-- START Input --

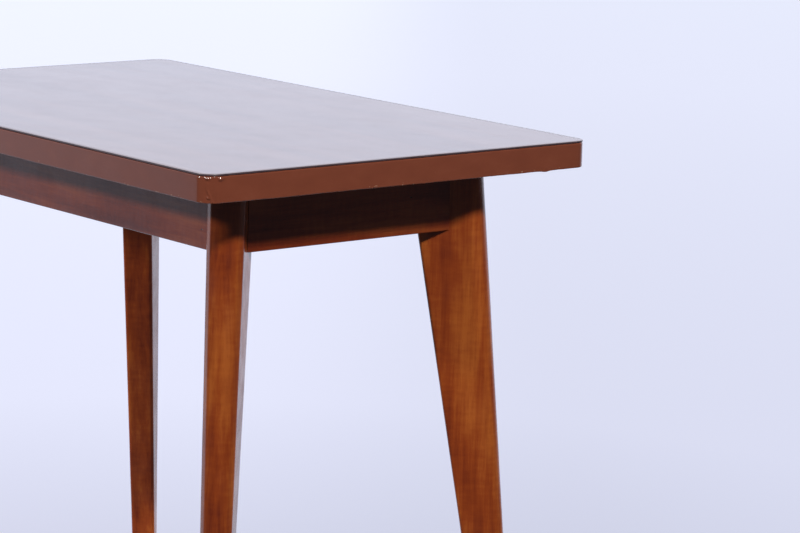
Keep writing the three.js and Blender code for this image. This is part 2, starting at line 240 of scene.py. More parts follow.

-- END Input --
-- START Input --

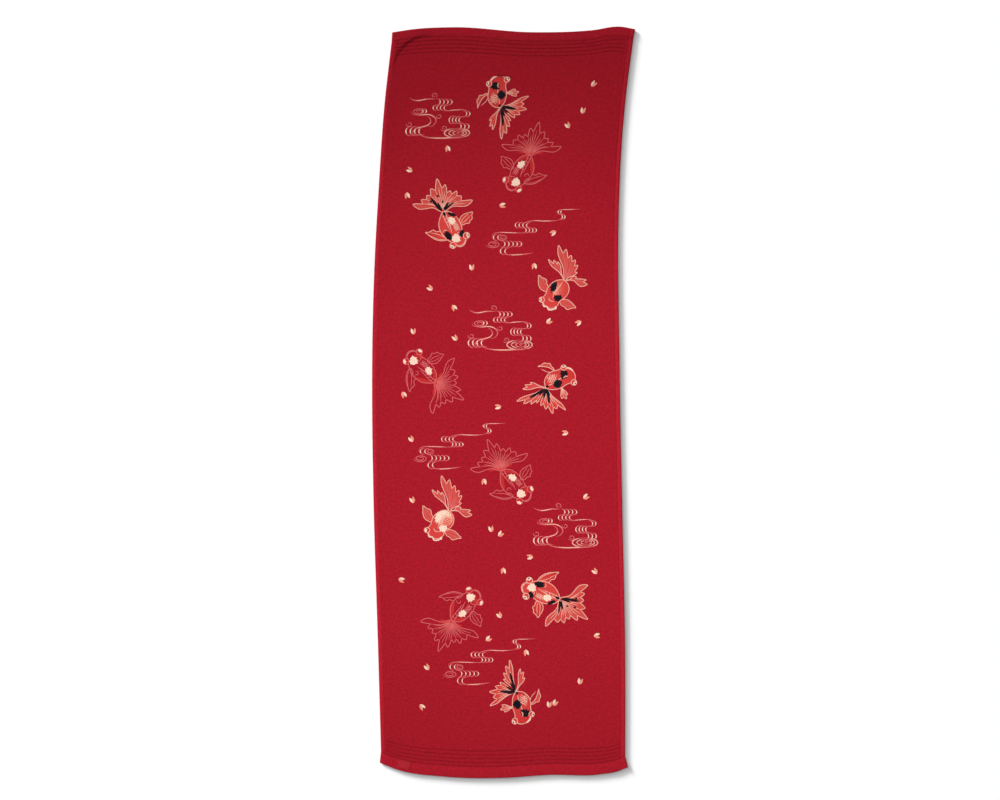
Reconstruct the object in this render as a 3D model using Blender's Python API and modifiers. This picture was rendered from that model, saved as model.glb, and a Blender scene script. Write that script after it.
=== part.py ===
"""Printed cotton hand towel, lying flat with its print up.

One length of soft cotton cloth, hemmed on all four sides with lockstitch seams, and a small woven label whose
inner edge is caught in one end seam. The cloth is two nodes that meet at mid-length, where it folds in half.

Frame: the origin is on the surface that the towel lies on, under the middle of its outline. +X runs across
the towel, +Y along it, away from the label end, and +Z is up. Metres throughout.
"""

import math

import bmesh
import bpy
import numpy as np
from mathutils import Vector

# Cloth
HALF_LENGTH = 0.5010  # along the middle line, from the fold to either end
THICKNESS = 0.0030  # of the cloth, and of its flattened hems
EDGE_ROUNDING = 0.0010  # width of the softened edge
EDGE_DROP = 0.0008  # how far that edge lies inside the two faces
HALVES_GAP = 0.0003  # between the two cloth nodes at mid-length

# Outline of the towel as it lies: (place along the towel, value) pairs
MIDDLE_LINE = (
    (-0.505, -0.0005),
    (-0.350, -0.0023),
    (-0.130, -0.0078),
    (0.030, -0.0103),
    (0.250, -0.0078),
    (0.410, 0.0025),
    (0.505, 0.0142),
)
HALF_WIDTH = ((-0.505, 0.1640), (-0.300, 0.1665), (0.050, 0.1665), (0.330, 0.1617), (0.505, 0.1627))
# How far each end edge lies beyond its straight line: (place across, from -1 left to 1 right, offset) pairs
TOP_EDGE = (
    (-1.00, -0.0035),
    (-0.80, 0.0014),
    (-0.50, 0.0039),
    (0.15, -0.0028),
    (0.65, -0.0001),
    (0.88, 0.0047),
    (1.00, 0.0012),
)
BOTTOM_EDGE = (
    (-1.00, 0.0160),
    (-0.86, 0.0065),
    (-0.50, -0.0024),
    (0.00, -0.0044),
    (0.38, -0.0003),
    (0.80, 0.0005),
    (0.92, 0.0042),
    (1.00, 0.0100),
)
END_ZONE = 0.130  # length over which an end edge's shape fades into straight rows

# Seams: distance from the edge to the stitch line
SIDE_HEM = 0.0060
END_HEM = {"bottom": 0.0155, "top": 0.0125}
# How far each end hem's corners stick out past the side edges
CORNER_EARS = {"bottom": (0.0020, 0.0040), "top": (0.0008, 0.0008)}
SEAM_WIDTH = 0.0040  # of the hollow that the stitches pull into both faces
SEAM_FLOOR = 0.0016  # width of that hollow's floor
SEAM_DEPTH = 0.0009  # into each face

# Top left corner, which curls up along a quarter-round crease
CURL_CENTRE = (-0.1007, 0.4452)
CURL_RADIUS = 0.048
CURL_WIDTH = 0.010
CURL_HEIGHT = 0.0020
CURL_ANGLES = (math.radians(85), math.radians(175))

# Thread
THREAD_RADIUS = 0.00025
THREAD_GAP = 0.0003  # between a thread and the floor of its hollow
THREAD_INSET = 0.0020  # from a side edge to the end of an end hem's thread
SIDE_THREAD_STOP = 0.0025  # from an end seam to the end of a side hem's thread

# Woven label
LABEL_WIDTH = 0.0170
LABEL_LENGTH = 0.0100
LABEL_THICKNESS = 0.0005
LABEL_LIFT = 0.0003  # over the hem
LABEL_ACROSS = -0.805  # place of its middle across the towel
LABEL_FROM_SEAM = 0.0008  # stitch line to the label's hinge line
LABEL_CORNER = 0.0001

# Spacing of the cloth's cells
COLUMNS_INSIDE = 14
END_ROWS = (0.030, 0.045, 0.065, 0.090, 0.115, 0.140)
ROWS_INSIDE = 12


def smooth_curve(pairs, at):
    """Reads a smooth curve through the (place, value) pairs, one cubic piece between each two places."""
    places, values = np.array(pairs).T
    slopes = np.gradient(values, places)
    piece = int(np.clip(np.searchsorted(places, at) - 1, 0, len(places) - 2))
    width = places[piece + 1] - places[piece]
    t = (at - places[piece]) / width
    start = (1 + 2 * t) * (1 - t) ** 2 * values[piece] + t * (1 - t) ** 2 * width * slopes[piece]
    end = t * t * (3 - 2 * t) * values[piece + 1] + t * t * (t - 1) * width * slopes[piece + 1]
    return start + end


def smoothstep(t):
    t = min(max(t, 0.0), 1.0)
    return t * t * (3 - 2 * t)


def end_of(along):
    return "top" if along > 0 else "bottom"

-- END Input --
-- START Input --

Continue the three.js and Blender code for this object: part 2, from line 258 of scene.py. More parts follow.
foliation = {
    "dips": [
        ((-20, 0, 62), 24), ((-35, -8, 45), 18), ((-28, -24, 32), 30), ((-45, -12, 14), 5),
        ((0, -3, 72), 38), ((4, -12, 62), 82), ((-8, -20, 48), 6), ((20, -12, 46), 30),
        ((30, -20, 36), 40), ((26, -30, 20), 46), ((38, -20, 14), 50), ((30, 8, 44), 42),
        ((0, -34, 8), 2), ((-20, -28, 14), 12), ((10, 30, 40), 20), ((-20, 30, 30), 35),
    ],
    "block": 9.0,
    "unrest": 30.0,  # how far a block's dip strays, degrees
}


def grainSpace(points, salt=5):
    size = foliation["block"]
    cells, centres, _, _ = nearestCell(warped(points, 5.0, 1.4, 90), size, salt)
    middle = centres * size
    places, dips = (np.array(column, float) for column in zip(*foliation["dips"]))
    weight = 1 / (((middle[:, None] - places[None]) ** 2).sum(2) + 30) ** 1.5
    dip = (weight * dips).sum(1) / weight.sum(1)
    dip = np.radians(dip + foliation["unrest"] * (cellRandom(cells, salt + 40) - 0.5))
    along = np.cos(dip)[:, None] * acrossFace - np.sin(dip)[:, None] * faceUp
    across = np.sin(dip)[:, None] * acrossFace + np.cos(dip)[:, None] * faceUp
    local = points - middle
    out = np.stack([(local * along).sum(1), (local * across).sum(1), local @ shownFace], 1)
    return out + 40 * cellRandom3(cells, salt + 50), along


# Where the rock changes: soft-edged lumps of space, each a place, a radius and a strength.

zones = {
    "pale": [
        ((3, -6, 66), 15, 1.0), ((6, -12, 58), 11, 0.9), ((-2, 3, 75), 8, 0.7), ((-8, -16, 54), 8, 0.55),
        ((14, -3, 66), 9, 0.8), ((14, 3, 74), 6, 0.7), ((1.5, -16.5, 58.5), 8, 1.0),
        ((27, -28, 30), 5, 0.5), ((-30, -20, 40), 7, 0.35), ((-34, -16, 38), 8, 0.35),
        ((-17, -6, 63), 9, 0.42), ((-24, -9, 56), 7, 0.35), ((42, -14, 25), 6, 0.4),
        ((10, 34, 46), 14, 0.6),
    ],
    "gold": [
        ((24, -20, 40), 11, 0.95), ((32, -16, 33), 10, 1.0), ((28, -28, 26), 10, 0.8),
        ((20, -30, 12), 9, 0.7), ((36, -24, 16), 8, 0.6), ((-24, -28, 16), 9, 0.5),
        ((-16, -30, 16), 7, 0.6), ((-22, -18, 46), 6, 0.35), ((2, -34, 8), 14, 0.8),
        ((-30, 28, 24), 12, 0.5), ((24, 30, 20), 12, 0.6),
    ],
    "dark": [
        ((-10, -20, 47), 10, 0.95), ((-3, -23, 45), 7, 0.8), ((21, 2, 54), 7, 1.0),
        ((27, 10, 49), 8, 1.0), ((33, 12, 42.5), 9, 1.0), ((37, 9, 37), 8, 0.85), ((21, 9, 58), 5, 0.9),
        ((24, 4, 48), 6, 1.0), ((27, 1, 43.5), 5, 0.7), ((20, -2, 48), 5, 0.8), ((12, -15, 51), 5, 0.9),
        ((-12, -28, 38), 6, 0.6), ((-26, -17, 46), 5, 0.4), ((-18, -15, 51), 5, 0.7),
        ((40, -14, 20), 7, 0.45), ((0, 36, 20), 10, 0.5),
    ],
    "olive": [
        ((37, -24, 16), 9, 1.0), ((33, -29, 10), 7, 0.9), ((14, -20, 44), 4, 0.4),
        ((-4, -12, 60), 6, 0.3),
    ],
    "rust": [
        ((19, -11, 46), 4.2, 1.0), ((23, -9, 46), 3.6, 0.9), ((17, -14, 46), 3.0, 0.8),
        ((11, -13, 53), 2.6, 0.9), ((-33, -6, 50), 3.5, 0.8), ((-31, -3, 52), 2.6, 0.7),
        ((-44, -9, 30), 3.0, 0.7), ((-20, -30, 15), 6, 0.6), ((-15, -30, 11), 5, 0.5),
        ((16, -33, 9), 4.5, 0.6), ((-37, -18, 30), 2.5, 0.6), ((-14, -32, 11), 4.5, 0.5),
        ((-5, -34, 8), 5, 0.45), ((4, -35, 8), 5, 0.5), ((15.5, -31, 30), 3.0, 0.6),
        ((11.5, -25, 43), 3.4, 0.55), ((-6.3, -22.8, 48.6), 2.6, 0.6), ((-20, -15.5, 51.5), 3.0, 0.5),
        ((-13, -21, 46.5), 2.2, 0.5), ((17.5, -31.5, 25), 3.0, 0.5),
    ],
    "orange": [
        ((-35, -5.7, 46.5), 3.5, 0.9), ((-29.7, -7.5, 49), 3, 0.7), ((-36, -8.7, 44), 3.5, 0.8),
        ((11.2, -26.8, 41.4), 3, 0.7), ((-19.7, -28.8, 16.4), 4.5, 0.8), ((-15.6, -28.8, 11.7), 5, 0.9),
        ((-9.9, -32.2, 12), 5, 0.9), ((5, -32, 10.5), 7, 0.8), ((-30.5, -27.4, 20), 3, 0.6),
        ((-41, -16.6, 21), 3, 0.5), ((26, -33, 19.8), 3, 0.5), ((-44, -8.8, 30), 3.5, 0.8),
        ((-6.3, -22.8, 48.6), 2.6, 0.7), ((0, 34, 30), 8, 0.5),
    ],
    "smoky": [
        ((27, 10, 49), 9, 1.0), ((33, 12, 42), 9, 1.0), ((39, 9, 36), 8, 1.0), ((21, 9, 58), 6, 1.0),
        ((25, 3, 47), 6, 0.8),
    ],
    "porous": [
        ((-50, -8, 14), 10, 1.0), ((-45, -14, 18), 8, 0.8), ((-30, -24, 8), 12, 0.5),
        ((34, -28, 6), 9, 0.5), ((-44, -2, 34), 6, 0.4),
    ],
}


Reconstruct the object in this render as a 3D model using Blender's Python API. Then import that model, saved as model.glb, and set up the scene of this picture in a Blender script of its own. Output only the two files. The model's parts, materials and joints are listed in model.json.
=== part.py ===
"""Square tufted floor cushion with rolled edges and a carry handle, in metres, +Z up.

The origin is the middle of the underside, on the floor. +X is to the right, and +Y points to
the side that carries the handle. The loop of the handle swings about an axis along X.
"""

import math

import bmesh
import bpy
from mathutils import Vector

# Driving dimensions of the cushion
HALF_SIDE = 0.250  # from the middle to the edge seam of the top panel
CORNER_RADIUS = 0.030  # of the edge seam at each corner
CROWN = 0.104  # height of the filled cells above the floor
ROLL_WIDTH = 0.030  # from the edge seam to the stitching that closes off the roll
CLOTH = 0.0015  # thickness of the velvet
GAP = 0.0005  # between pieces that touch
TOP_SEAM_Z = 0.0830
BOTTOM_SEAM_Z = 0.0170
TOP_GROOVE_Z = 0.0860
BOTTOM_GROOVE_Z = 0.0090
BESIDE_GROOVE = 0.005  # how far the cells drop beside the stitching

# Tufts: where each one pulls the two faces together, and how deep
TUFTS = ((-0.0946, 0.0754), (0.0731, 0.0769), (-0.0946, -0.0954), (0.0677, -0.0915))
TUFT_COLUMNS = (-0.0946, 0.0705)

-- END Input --

#### What needs to be done
Copy out every line of the listing that contains the string "model".

#### Task result
Reconstruct the object in this render as a 3D model using Blender's Python API and modifiers. This picture was rendered from that model, saved as model.glb, and a Blender scene script. Write that script after it.
Reconstruct the object in this render as a 3D model using Blender's Python API. Then import that model, saved as model.glb, and set up the scene of this picture in a Blender script of its own. Output only the two files. The model's parts, materials and joints are listed in model.json.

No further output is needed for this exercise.